Massachusetts municipalities also continue to be impacted by cyberattacks. NBC10 conducted a survey in 2019 that found that at least one out of six Massachusetts municipalities had been hit with a ransomware attack, in which cybercriminals hold information or the ability to provide services hostage until receiving payment.

The FBI has said that Massachusetts residents lost around $100 million from reported cybercrimes in 2020.

“Unfortunately, success builds on success and I don’t think this is going away anytime soon,” Senate co-chair Sen. Barry Finegold said. “Criminals are going to keep doing this and that’s why we have to find a new way to counteract these crimes online. We need to get smart and take proactive measures to ensure that online platforms are safe and secure.”

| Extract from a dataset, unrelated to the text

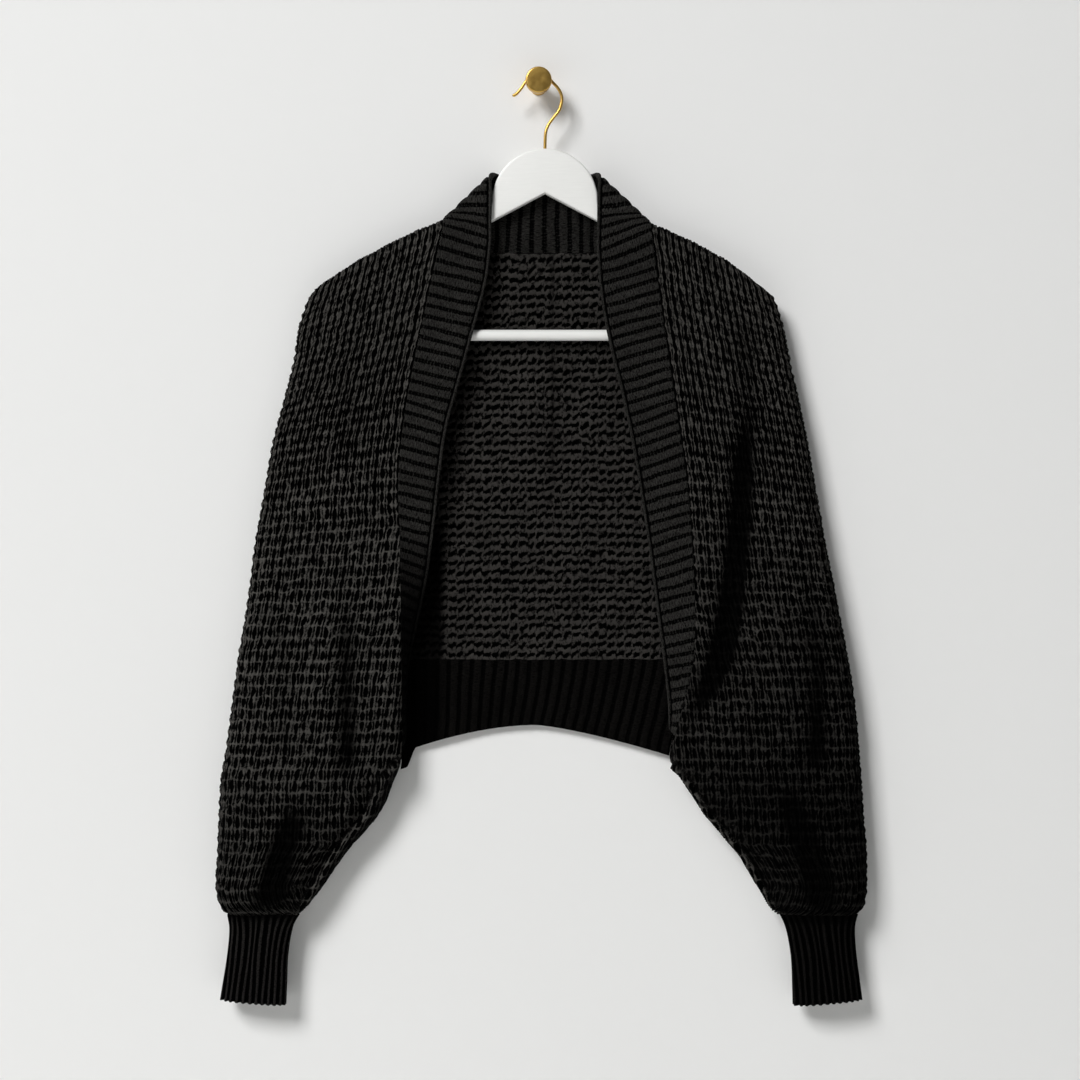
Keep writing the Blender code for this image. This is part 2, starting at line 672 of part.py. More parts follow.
def board_half_outline():
    """Half of the board's outline, from the top of its head to the notch beneath it, as distances
    from its middle and heights."""
    outline = []
    for step in range(HEAD_STEPS + 1):
        angle = QUARTER * (1 - step / HEAD_STEPS)
        outline.append((HEAD_RADIUS * math.cos(angle), HEAD_RADIUS * math.sin(angle) - HEAD_DROP))
    for distance in (ARM_START + 2.0, 125.0, ARM_TIP - 10.0):
        outline.append((distance, -ARM_START_DROP - ARM_SLOPE * (distance - ARM_START)))
    tip_top = -ARM_START_DROP - ARM_SLOPE * (ARM_TIP - ARM_START)
    inner = ARM_TIP - BAR_SOCKET_WIDTH
    low = -BAR_DROP - BAR_SOCKET_WIDTH / 2
    outline += [
        (ARM_TIP - 3.0, tip_top - 0.5),
        (ARM_TIP, tip_top - 6.0),
        (ARM_TIP, low + 5.0),
        (ARM_TIP - 2.0, low + 1.5),
        (ARM_TIP - 6.0, low),
        (inner + 5.0, low),
        (inner + 1.0, low + 2.0),
        (inner, low + 6.0),
        (inner, low + 36.0),
        (inner - 3.0, low + 46.0),
        (inner - 12.0, -UNDERSIDE_DROP - UNDERSIDE_SLOPE * (inner - 12.0)),
        (0.0, -UNDERSIDE_DROP),
    ]
    return outline


def build_hanger(white_wood, brass, collection):
    """The white hanger with its bar, and the brass hook in its head."""
    half = board_half_outline()
    outline = half + [(-distance, height) for distance, height in half[-2:0:-1]]
    board = add_curve("hanger_board", [(x, z, 0.0) for x, z in outline], white_wood, collection, True)
    board.data.dimensions = "2D"
    board.data.fill_mode = "BOTH"
    board.data.extrude = BOARD_THICKNESS / 2 * MM
    board.location = (HANGER_X * MM, MIDDLE_Y * MM, 0.0)
    board.rotation_euler = (QUARTER, 0.0, 0.0)
    weld = board.modifiers.new("Weld", "WELD")
    weld.merge_threshold = 0.00005
    bevel = board.modifiers.new("Bevel", "BEVEL")
    bevel.width = BOARD_EDGE_ROUND * MM
    bevel.segments = 2
    bevel.angle_limit = math.radians(60)

    bpy.ops.mesh.primitive_cylinder_add(
        vertices=24,
        radius=BAR_RADIUS * MM,
        depth=2 * BAR_HALF_LENGTH * MM,
        location=(HANGER_X * MM, MIDDLE_Y * MM, -BAR_DROP * MM),
        rotation=(0.0, QUARTER, 0.0),
    )
    bar = bpy.context.object
    bar.name = "hanger_bar"
    bar.data.materials.append(white_wood)
    bar.data.shade_smooth()
    bar.data.set_sharp_from_angle(angle=math.radians(50))
    for holder in bar.users_collection:
        holder.objects.unlink(bar)
    collection.objects.link(bar)

    places = np.linspace(0, len(HOOK_ROUTE) - 1, HOOK_STEPS * (len(HOOK_ROUTE) - 1) + 1)
    route = [(x, MIDDLE_Y, -drop) for x, drop in smooth_rows(HOOK_ROUTE, places)]
    hook = add_curve("hook", route, brass, collection)
    hook.data.dimensions = "3D"
    hook.data.bevel_depth = WIRE_RADIUS * MM
    hook.data.bevel_resolution = 2
    hook.data.use_fill_caps = True


def build_knob(brass, collection):
    """The round wall knob: a flange on the wall, a stem, and a flat round head."""
    back = KNOB_LENGTH - KNOB_HEAD_LENGTH
    profile = [
        (0.0, KNOB_LENGTH),
        (KNOB_RADIUS - 1.6, KNOB_LENGTH),
        (KNOB_RADIUS - 0.5, KNOB_LENGTH - 0.5),
        (KNOB_RADIUS, KNOB_LENGTH - 1.6),
        (KNOB_RADIUS, back + 1.2),
        (KNOB_RADIUS - 1.2, back),
        (STEM_RADIUS, back),
        (STEM_RADIUS, 3.5),
        (FLANGE_RADIUS, 1.6),
        (FLANGE_RADIUS, 0.0),
        (0.0, 0.0),
    ]
    mesh = bpy.data.meshes.new("wall_knob")
    vertices = [(radius * MM, 0.0, length * MM) for radius, length in profile]
    mesh.from_pydata(vertices, [(i, i + 1) for i in range(len(profile) - 1)], [])
    mesh.materials.append(brass)
    knob = bpy.data.objects.new("wall_knob", mesh)
    collection.objects.link(knob)
    knob.rotation_euler = (QUARTER, 0.0, 0.0)
    screw = knob.modifiers.new("Screw", "SCREW")
    screw.steps = 36
    screw.render_steps = 36
    screw.use_merge_vertices = True
    screw.merge_threshold = 0.00002
    screw.use_smooth_shade = True


def build():
    """The whole cardigan, its hanger and the knob."""
    for old in list(bpy.data.objects):
        bpy.data.objects.remove(old, do_unlink=True)
    collection = bpy.data.collections.new("shawl_cardigan")
    bpy.context.scene.collection.children.link(collection)
    waffle = material("black_waffle_knit", "#262524", 0.9)
    rib_knit = material("black_rib_knit", "#222120", 0.9)
    white_wood = material("white_painted_wood", "#f1f1ef", 0.45)
    brass = material("satin_brass", "#c9a04a", 0.3, 1.0)
    build_fronts(waffle, collection)
    build_backs(waffle, collection)
    build_band(rib_knit, collection)
    build_hem(rib_knit, collection)
    build_cuffs(rib_knit, collection)
    build_hanger(white_wood, brass, collection)
    build_knob(brass, collection)


build()
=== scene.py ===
"""The shawl cardigan on its hanger and wall knob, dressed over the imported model.

X runs to the right as seen from the front, Y into the wall and Z up, from the centre of the knob's
back face. Sizes are in millimetres, drops are distances below that centre, and each mesh is turned
into metres when it is made.
"""

import math

import bpy
import numpy as np
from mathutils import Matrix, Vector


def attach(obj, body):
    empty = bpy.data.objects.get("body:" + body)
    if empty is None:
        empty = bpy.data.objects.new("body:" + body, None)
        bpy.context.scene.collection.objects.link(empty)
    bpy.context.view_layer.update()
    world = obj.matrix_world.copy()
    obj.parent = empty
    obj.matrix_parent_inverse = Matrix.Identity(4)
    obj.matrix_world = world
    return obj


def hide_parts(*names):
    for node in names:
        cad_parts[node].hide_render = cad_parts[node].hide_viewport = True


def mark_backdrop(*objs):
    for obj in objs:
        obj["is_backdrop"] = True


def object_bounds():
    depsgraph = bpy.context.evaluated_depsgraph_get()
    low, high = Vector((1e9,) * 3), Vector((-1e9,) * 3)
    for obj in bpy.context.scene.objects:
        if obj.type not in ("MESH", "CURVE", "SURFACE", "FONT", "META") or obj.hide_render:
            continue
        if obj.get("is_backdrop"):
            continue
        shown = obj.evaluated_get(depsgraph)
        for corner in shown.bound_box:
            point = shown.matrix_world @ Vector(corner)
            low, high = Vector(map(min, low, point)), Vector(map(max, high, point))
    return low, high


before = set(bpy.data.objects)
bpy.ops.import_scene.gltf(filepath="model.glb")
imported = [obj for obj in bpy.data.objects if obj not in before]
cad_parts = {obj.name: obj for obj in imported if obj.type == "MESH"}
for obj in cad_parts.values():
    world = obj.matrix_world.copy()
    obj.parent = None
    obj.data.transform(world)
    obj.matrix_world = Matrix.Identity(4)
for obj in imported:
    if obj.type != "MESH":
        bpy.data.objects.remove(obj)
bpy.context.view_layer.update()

# Camera, wall, floor and light
# The photograph looks straight at the wall from about two metres, a little below the hanger. The
# wall and the floor are pale paint, and the light is a large soft one from the upper left.
CAMERA_PLACE = (0.0014, -2.13, -0.460)
CAMERA_LENS = 70.0
CAMERA_SENSOR = 36.0
ROOM_HALF_WIDTH = 4.0
WALL_Y = 0.0006
WALL_TOP_Z = 2.5
FLOOR_Z = -1.5


def placed(name, data):
    """A new object of the scene that holds this camera, lamp or mesh."""
    made = bpy.data.objects.new(name, data)
    bpy.context.scene.collection.objects.link(made)
    return made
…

House co-chair Rep. Linda Dean Campbell said she thinks that public-private partnerships “are absolutely going to be critical to our goal of establishing any resiliency” and said the Bay State has an opportunity to bolster the cybersecurity workforce and industry here.

Both Finegold and Campbell are Merrimack Valley Legislators. Finegold, of Andover, also represents Dracut and Tewksbury, plus Lawrence. Campbell is from Methuen.

“If we’re very proactive — which we need to be — we really can encourage the development of an economic sector here in the commonwealth of Massachusetts. It certainly is a great opportunity which we must seize immediately, in my opinion,” she said.





There are an estimated 13,000 open cybersecurity positions in Massachusetts alone, former Sen. Vinny deMacedo said during Wednesday’s hearing. In his role as special adviser to the president for university initiatives at Bridgewater State University, deMacedo has been working over the last eight months to help develop cybersecurity training opportunities and a statewide cybersecurity consortium that could connect existing “cylinders of excellence” and serve as a resource for municipalities and businesses.

“Businesses would have a location, which they currently lack, to send their employees to receive affordable cybersecurity training. The consortium could convene regional hubs for business development where cybersecurity entrepreneurs can establish and grow startups,” deMacedo said. He added, “It is my belief that the commonwealth will be well served by the establishment of this consortium, with the goal of creating four to six regional institutions with cyber ranges and cyber security operations centers where municipalities, businesses and nonprofits can go and get their training and access a range of cybersecurity services.”

The Legislature provided $1.5 million in seed funding for the cybersecurity consortium in the fiscal 2022 budget.

Among the other possibilities up for discussion during the committee’s informational hearing were the ideas of creating a statewide cybersecurity strategy, requiring a baseline of “cyber standards” for the public and private sectors, and regulating the use of cryptocurrencies as payments to ransomware attackers.

“We don’t want to overburden businesses, but at the same time we need to make sure that they have tools in place to protect them and protect their customers,” Finegold said, pointing to the minimum cybersecurity standards that New York’s Department of Financial Services imposed a few years ago on banks, mortgage companies, insurance companies and other lenders.

He said the standards include things like assessing cyber vulnerabilities, appointing a chief information security officer and implementing an internal cybersecurity plan that mitigates threats.

“Should Massachusetts consider implementing similar requirements for financial services companies or private enterprises? That is going to be a question that we need to discuss,” Finegold said Wednesday.

Two people invited to testify pushed back a bit on Finegold’s idea of establishing a set of minimum standards. Massachusetts Municipal Association Executive Director Geoff Beckwith warned that requiring certain cybersecurity measures from municipalities could amount to an unfunded mandate. He said local officials with the MMA “really urge you not to consider a mandate or rigid requirement for baseline standards because it would be unenforceable and unaffordable and it would lead to all sorts of confusion at the local level.”

Backing Beckwith up on that point was Tewksbury selectman and security engineer James Mackey, who said it will be important that any cyber policy be flexible.

“I would caution against any framework/governance/legislation that is overly granular and prescriptive. We do need something but, having worked in both the federal government as a contractor, the military and in the private sector, and now at the municipal level, I can confidently say that too often governance is pushed on entities too soon without proper funding and resourcing, without a sufficient grace period to get it right, and without exceptions,” he said. “One of the biggest things in IT and cybersecurity is an exception to policy. There is no one-size-fits-all solution. There’s no magic wand. We’re going to need alternate paths.”